►

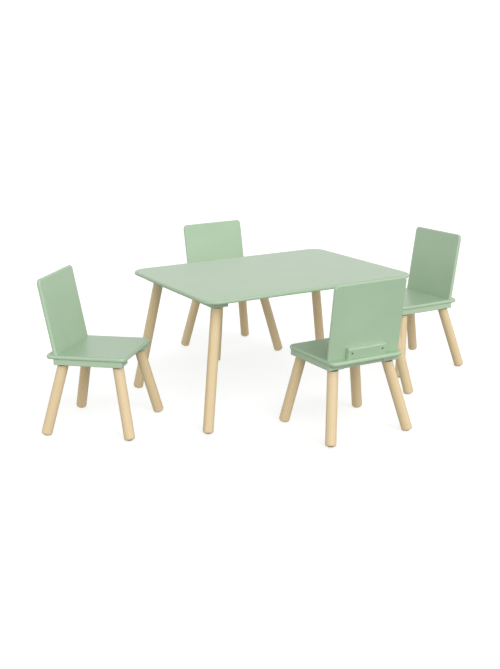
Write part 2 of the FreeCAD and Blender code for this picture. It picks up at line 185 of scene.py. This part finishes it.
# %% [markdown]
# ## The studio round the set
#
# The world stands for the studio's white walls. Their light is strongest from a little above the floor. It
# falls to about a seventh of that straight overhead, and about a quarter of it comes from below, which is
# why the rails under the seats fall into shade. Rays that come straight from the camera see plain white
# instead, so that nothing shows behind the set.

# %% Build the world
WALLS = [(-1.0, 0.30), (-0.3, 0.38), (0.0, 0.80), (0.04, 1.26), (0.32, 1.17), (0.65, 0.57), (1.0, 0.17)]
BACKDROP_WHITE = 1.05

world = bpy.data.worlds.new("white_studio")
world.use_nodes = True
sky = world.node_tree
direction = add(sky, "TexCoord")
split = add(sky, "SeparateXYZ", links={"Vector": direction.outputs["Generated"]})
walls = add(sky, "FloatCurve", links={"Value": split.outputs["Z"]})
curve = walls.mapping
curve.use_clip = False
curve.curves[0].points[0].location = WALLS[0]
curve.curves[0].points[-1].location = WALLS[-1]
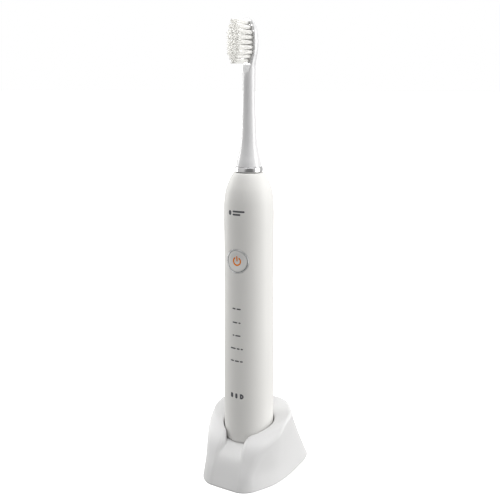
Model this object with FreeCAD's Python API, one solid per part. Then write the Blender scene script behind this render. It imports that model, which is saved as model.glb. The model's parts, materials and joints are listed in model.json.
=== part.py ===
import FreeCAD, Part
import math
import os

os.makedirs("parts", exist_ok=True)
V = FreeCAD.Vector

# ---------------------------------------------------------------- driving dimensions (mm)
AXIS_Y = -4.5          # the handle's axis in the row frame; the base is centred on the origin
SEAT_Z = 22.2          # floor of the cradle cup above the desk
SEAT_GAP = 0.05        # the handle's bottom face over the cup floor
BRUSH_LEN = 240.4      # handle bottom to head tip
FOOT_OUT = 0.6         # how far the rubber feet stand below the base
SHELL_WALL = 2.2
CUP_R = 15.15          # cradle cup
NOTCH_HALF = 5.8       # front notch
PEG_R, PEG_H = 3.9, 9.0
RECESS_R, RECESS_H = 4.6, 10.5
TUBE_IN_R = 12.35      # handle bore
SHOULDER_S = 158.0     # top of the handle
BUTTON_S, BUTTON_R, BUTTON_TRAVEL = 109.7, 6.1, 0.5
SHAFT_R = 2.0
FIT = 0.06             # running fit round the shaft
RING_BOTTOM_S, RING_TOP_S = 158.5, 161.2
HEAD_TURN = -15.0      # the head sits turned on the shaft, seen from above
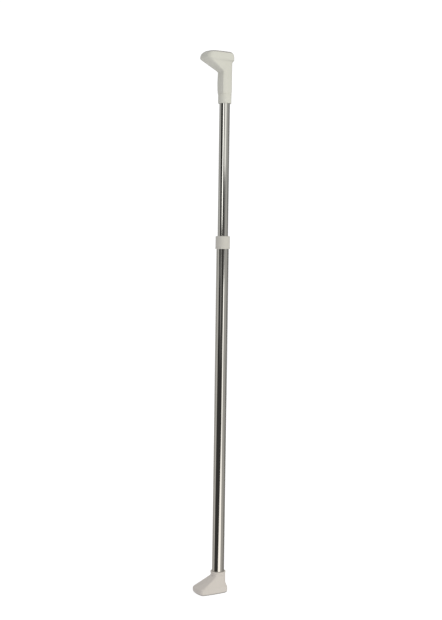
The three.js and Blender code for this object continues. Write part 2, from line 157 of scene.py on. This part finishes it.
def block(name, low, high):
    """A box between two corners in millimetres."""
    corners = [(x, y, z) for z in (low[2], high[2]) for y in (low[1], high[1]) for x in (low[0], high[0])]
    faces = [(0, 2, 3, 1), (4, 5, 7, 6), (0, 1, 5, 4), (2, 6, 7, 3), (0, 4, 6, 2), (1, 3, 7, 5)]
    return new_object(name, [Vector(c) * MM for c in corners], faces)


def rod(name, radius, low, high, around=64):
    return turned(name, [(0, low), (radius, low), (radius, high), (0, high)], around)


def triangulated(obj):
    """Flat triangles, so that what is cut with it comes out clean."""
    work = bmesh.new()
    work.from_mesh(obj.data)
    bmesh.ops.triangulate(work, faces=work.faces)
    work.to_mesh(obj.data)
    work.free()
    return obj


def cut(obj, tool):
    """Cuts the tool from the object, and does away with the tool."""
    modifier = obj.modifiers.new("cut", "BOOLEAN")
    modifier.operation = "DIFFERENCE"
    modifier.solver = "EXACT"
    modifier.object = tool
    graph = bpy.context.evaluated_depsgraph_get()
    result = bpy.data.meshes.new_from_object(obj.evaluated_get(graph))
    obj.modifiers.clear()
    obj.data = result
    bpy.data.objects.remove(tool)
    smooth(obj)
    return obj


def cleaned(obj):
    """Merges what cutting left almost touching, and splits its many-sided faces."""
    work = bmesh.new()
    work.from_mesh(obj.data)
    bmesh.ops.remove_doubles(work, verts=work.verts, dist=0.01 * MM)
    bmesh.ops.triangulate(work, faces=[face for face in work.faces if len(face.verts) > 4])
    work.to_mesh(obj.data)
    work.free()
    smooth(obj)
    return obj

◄

From the records above, extract every entry verbatim.

# Right answer:
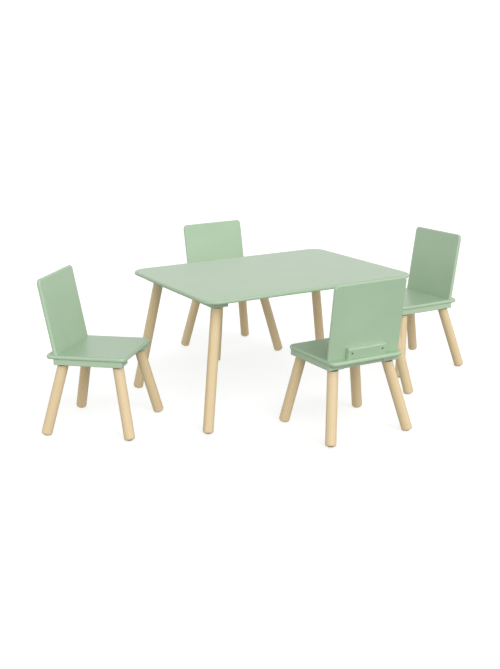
Write part 2 of the FreeCAD and Blender code for this picture. It picks up at line 185 of scene.py. This part finishes it.
# %% [markdown]
# ## The studio round the set
#
# The world stands for the studio's white walls. Their light is strongest from a little above the floor. It
# falls to about a seventh of that straight overhead, and about a quarter of it comes from below, which is
# why the rails under the seats fall into shade. Rays that come straight from the camera see plain white
# instead, so that nothing shows behind the set.

# %% Build the world
WALLS = [(-1.0, 0.30), (-0.3, 0.38), (0.0, 0.80), (0.04, 1.26), (0.32, 1.17), (0.65, 0.57), (1.0, 0.17)]
BACKDROP_WHITE = 1.05

world = bpy.data.worlds.new("white_studio")
world.use_nodes = True
sky = world.node_tree
direction = add(sky, "TexCoord")
split = add(sky, "SeparateXYZ", links={"Vector": direction.outputs["Generated"]})
walls = add(sky, "FloatCurve", links={"Value": split.outputs["Z"]})
curve = walls.mapping
curve.use_clip = False
curve.curves[0].points[0].location = WALLS[0]
curve.curves[0].points[-1].location = WALLS[-1]
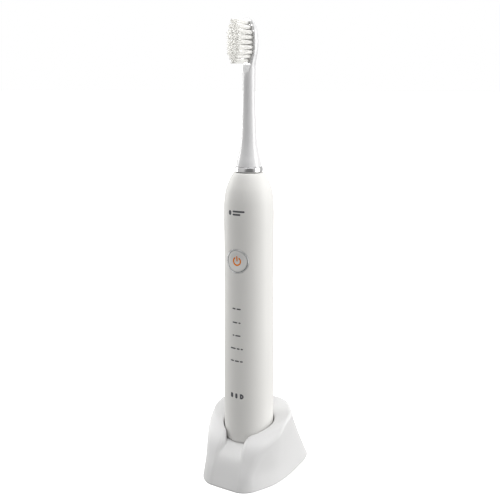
Model this object with FreeCAD's Python API, one solid per part. Then write the Blender scene script behind this render. It imports that model, which is saved as model.glb. The model's parts, materials and joints are listed in model.json.
=== part.py ===
import FreeCAD, Part
import math
import os

os.makedirs("parts", exist_ok=True)
V = FreeCAD.Vector

# ---------------------------------------------------------------- driving dimensions (mm)
AXIS_Y = -4.5          # the handle's axis in the row frame; the base is centred on the origin
SEAT_Z = 22.2          # floor of the cradle cup above the desk
SEAT_GAP = 0.05        # the handle's bottom face over the cup floor
BRUSH_LEN = 240.4      # handle bottom to head tip
FOOT_OUT = 0.6         # how far the rubber feet stand below the base
SHELL_WALL = 2.2
CUP_R = 15.15          # cradle cup
NOTCH_HALF = 5.8       # front notch
PEG_R, PEG_H = 3.9, 9.0
RECESS_R, RECESS_H = 4.6, 10.5
TUBE_IN_R = 12.35      # handle bore
SHOULDER_S = 158.0     # top of the handle
BUTTON_S, BUTTON_R, BUTTON_TRAVEL = 109.7, 6.1, 0.5
SHAFT_R = 2.0
FIT = 0.06             # running fit round the shaft
RING_BOTTOM_S, RING_TOP_S = 158.5, 161.2
HEAD_TURN = -15.0      # the head sits turned on the shaft, seen from above
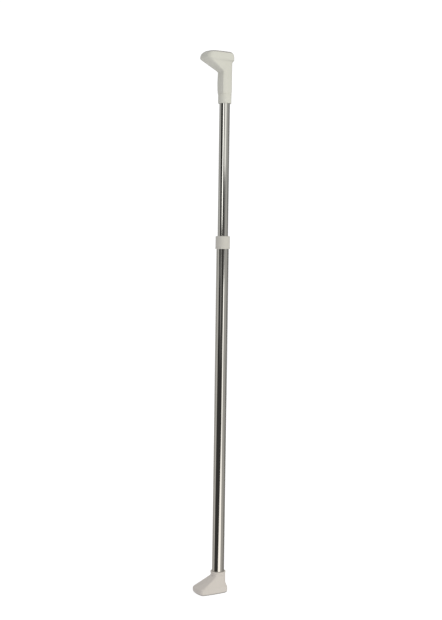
The three.js and Blender code for this object continues. Write part 2, from line 157 of scene.py on. This part finishes it.
def block(name, low, high):
    """A box between two corners in millimetres."""
    corners = [(x, y, z) for z in (low[2], high[2]) for y in (low[1], high[1]) for x in (low[0], high[0])]
    faces = [(0, 2, 3, 1), (4, 5, 7, 6), (0, 1, 5, 4), (2, 6, 7, 3), (0, 4, 6, 2), (1, 3, 7, 5)]
    return new_object(name, [Vector(c) * MM for c in corners], faces)


def rod(name, radius, low, high, around=64):
    return turned(name, [(0, low), (radius, low), (radius, high), (0, high)], around)


def triangulated(obj):
    """Flat triangles, so that what is cut with it comes out clean."""
    work = bmesh.new()
    work.from_mesh(obj.data)
    bmesh.ops.triangulate(work, faces=work.faces)
    work.to_mesh(obj.data)
    work.free()
    return obj


def cut(obj, tool):
    """Cuts the tool from the object, and does away with the tool."""
    modifier = obj.modifiers.new("cut", "BOOLEAN")
    modifier.operation = "DIFFERENCE"
    modifier.solver = "EXACT"
    modifier.object = tool
    graph = bpy.context.evaluated_depsgraph_get()
    result = bpy.data.meshes.new_from_object(obj.evaluated_get(graph))
    obj.modifiers.clear()
    obj.data = result
    bpy.data.objects.remove(tool)
    smooth(obj)
    return obj


def cleaned(obj):
    """Merges what cutting left almost touching, and splits its many-sided faces."""
    work = bmesh.new()
    work.from_mesh(obj.data)
    bmesh.ops.remove_doubles(work, verts=work.verts, dist=0.01 * MM)
    bmesh.ops.triangulate(work, faces=[face for face in work.faces if len(face.verts) > 4])
    work.to_mesh(obj.data)
    work.free()
    smooth(obj)
    return obj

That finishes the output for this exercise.